* _DIRECTIONS_:
Copy every line of the listing exactly.

======== DATA SECTION ========

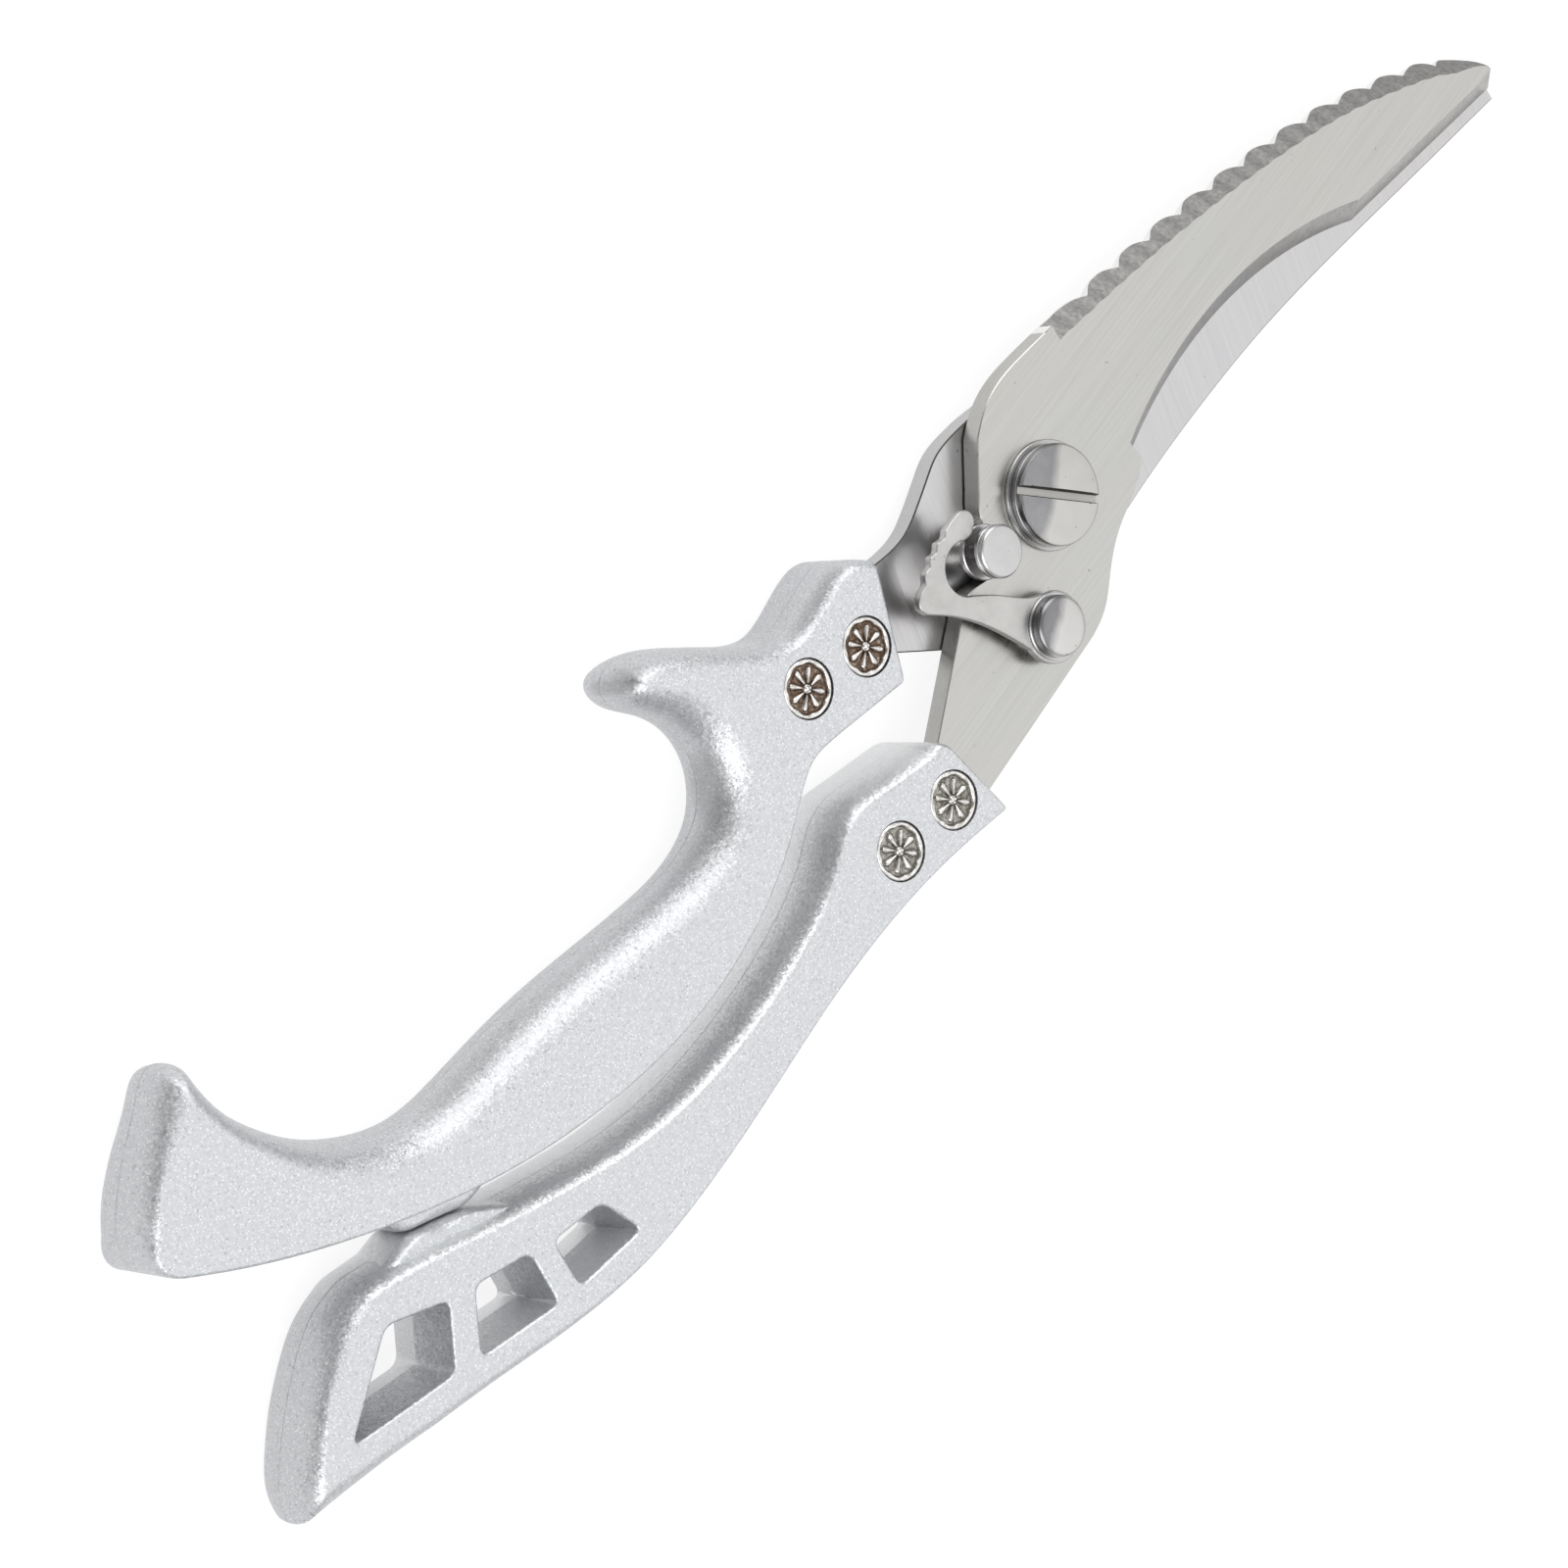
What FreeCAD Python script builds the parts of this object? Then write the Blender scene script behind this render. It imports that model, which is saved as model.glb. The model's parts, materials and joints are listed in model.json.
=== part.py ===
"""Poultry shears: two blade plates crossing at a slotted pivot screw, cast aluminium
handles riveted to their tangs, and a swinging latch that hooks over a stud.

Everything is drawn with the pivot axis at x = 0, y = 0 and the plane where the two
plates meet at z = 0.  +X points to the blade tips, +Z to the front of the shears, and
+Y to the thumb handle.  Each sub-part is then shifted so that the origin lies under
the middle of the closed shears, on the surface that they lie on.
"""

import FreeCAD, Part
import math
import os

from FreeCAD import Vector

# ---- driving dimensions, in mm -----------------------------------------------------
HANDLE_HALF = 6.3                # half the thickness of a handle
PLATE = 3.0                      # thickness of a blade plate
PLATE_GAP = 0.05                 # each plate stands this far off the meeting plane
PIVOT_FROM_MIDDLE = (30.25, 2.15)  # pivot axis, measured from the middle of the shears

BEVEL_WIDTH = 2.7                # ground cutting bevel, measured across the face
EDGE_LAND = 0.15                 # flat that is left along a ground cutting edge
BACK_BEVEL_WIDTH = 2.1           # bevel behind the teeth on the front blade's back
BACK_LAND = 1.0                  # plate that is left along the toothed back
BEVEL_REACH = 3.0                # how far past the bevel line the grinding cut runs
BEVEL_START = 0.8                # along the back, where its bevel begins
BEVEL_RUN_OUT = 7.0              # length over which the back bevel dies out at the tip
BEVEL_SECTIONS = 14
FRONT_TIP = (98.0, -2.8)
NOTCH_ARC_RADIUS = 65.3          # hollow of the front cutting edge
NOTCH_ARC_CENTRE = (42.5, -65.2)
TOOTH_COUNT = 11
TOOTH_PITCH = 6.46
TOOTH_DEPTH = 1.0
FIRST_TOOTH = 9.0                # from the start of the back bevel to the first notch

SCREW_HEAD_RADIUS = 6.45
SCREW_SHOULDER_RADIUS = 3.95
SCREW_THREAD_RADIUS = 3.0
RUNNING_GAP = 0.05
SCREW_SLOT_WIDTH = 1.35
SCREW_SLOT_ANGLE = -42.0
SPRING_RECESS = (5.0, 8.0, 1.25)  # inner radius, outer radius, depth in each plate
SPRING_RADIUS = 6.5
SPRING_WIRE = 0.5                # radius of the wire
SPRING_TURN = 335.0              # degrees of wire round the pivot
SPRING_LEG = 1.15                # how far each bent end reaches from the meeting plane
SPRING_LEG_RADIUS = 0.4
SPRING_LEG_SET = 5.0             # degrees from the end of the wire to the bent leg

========

* _TASK SOLUTION_:
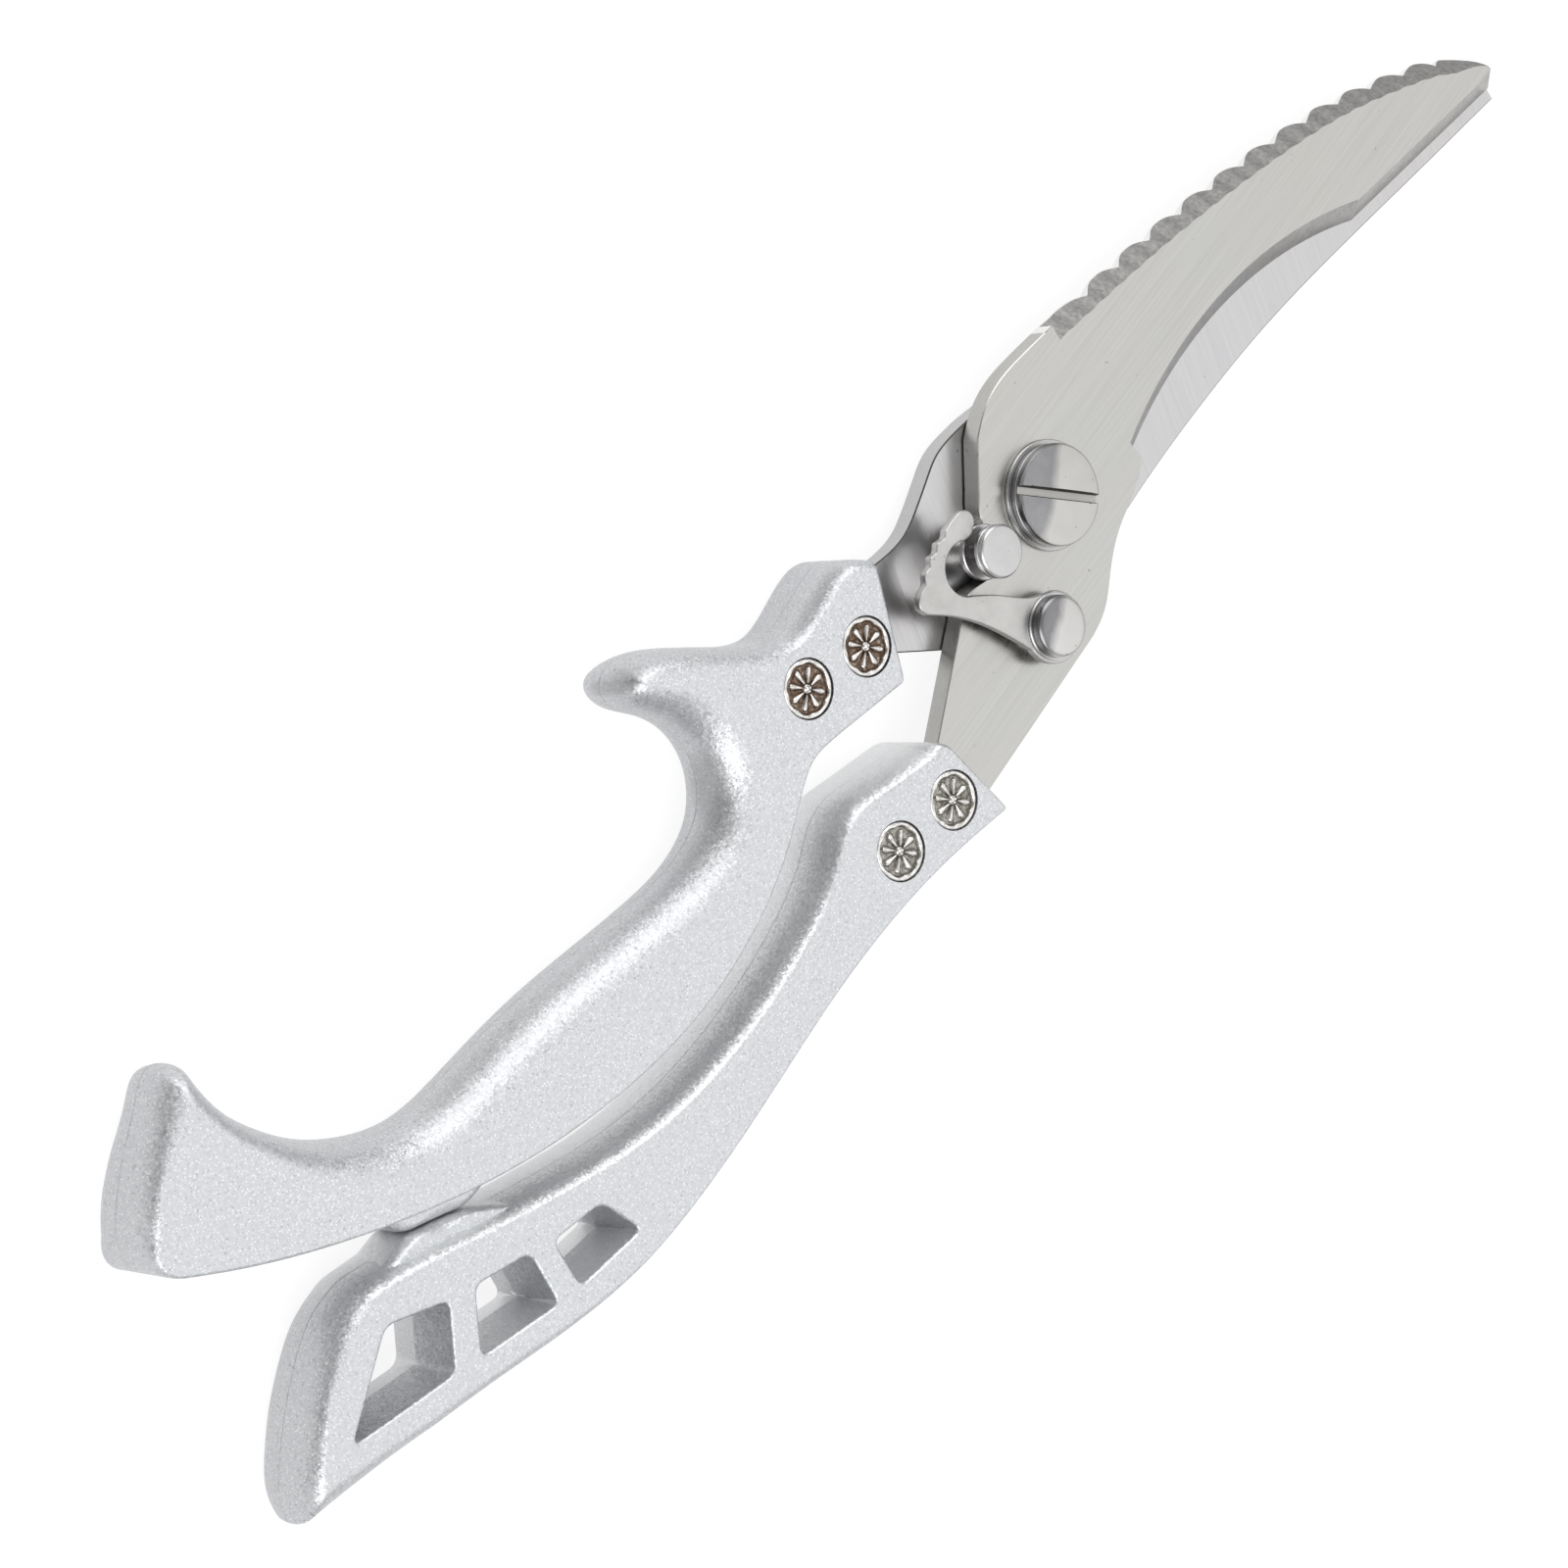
What FreeCAD Python script builds the parts of this object? Then write the Blender scene script behind this render. It imports that model, which is saved as model.glb. The model's parts, materials and joints are listed in model.json.
=== part.py ===
"""Poultry shears: two blade plates crossing at a slotted pivot screw, cast aluminium
handles riveted to their tangs, and a swinging latch that hooks over a stud.

Everything is drawn with the pivot axis at x = 0, y = 0 and the plane where the two
plates meet at z = 0.  +X points to the blade tips, +Z to the front of the shears, and
+Y to the thumb handle.  Each sub-part is then shifted so that the origin lies under
the middle of the closed shears, on the surface that they lie on.
"""

import FreeCAD, Part
import math
import os

from FreeCAD import Vector

# ---- driving dimensions, in mm -----------------------------------------------------
HANDLE_HALF = 6.3                # half the thickness of a handle
PLATE = 3.0                      # thickness of a blade plate
PLATE_GAP = 0.05                 # each plate stands this far off the meeting plane
PIVOT_FROM_MIDDLE = (30.25, 2.15)  # pivot axis, measured from the middle of the shears

BEVEL_WIDTH = 2.7                # ground cutting bevel, measured across the face
EDGE_LAND = 0.15                 # flat that is left along a ground cutting edge
BACK_BEVEL_WIDTH = 2.1           # bevel behind the teeth on the front blade's back
BACK_LAND = 1.0                  # plate that is left along the toothed back
BEVEL_REACH = 3.0                # how far past the bevel line the grinding cut runs
BEVEL_START = 0.8                # along the back, where its bevel begins
BEVEL_RUN_OUT = 7.0              # length over which the back bevel dies out at the tip
BEVEL_SECTIONS = 14
FRONT_TIP = (98.0, -2.8)
NOTCH_ARC_RADIUS = 65.3          # hollow of the front cutting edge
NOTCH_ARC_CENTRE = (42.5, -65.2)
TOOTH_COUNT = 11
TOOTH_PITCH = 6.46
TOOTH_DEPTH = 1.0
FIRST_TOOTH = 9.0                # from the start of the back bevel to the first notch

SCREW_HEAD_RADIUS = 6.45
SCREW_SHOULDER_RADIUS = 3.95
SCREW_THREAD_RADIUS = 3.0
RUNNING_GAP = 0.05
SCREW_SLOT_WIDTH = 1.35
SCREW_SLOT_ANGLE = -42.0
SPRING_RECESS = (5.0, 8.0, 1.25)  # inner radius, outer radius, depth in each plate
SPRING_RADIUS = 6.5
SPRING_WIRE = 0.5                # radius of the wire
SPRING_TURN = 335.0              # degrees of wire round the pivot
SPRING_LEG = 1.15                # how far each bent end reaches from the meeting plane
SPRING_LEG_RADIUS = 0.4
SPRING_LEG_SET = 5.0             # degrees from the end of the wire to the bent leg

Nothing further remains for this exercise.